One of the most exciting parts of attending a music festival is discovering a new favourite act. Sure, seeing the big names is always a treat, but stumbling upon an up-and-coming or off-the-beaten-track artist is such a rewarding experience.
With an incredibly diverse lineup of artists, the Winnipeg Folk Festival is one of the best fests for new discoveries. Here are some acts a few Free Press writers can’t wait to experience.
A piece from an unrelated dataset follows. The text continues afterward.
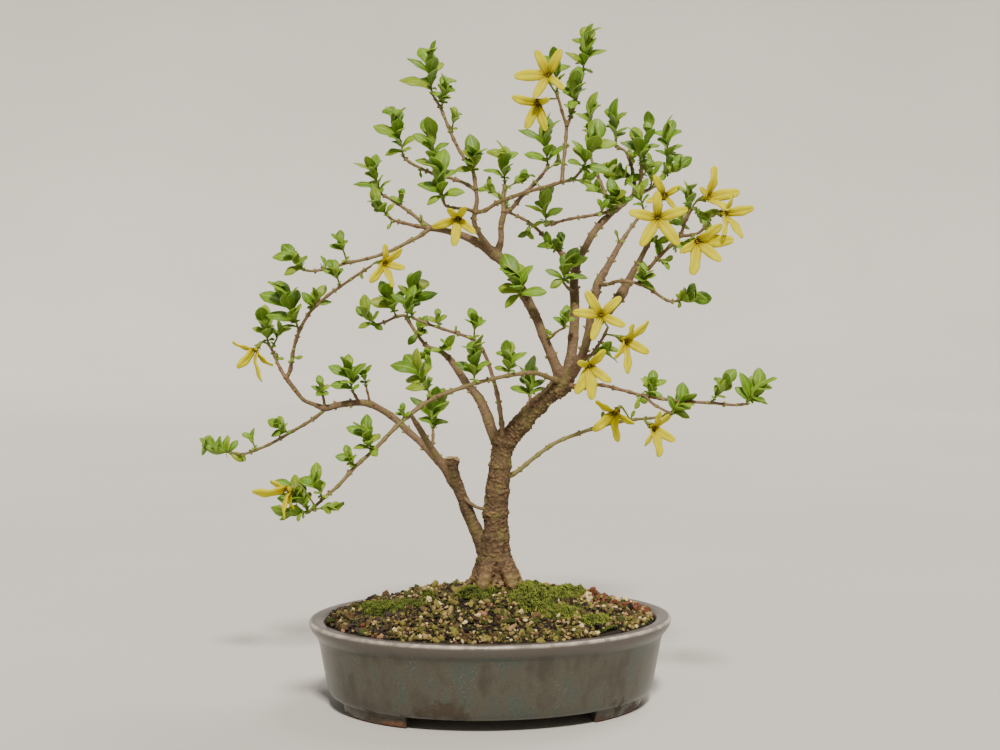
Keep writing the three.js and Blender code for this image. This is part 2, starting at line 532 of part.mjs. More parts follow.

The Saskatchewan-based singer-songwriter has been deemed one of Canada’s best young songwriters thanks to his impeccably crafted tunes that dance on the line between depressing and beautiful. His style is infused with touches of Harry Nilsson and Elliott Smith — but with a touch more clarinet — and his new record, The Party, was long listed for this year’s Polaris Music Prize. You can catch him on the mainstage for a tweener set Saturday night at 9:15 p.m., at his solo show Sunday at 12:35 p.m. on the Shady Grove stage, as well as in numerous workshops throughout the weekend.
— Erin Lebar
This sister trio from the town of Watford in England brings incredible vocal harmonies that show beautifully on their latest release, last year’s If I Was, produced by Bon Iver frontman Justin Vernon (who then recruited them for his band’s recent Asian and Australian dates). In a live context the sisters’ voices soar — both in a full band and as a stripped-down trio. I was treated to a bit of both when they played at the Eaux Claires festival in Eau Claire, Wis., last year and was blown away. Folk festers have three chances to see for themselves: at the Harp & Soul workshop (Bur Oak, 4 p.m., Friday), the main stage (8:15 p.m., Friday) or the Old Songs, New Songs workshop (Shady Grove, 2:30 p.m., Saturday).
— Ben MacPhee-Sigurdson
Toronto-based singer/songwriter Basia Bulat has always had a singular voice — special and rare, like a crystalline gem. Over the course of four acclaimed albums she’s honed that voice, evolving from a fresh-faced, autoharp-wielding folkie into a fearless pop experimentalist, and her latest, 2016’s Jim James-produced Good Advice, is a stunning, soulful heartbreaker of a breakup record. See her perform on the mainstage Saturday night at 9:35 p.m., as well as part of a trio of workshops: Morning Becomes Her on Saturday at 11 a.m. at Snowberry; This Is Not America on Sunday at 1 p.m. at Bur Oak; and We Could Be Heroes on Sunday at 4 p.m. at Green Ash.
— Jen Zoratti
The 16-piece Lemon Bucket Orkestra hail from Toronto, but if you didn't know that you might guess they were from Eastern Europe. The raucous party band specializes in a high-energy mash-up of klezmer, Balkan and gypsy punk from Bulgaria, Ukraine, Russia, Serbia and Hungary that draws easy comparisons to Gogol Bordello. I’ve only seen the band live once — in 2014 during JunoFest in Winnipeg, when they ended their explosive set by getting on top of tables, chairs and the bar of Shannon's Irish Pub while the crowd danced around them. I’ve been waiting to see them again ever since. They play three times at folk fest, but unfortunately not on the Big Blue @ Night stage, where they would surely have had the audience losing its collective mind. See them Friday at 11 a.m. at the Across the Universe workshop at Big Bluestem; Sunday at 11 a.m. at the Around the World in a Day workshop at Green Ash; and later that day at 2:45 p.m. when they host their own concert at Bur Oak.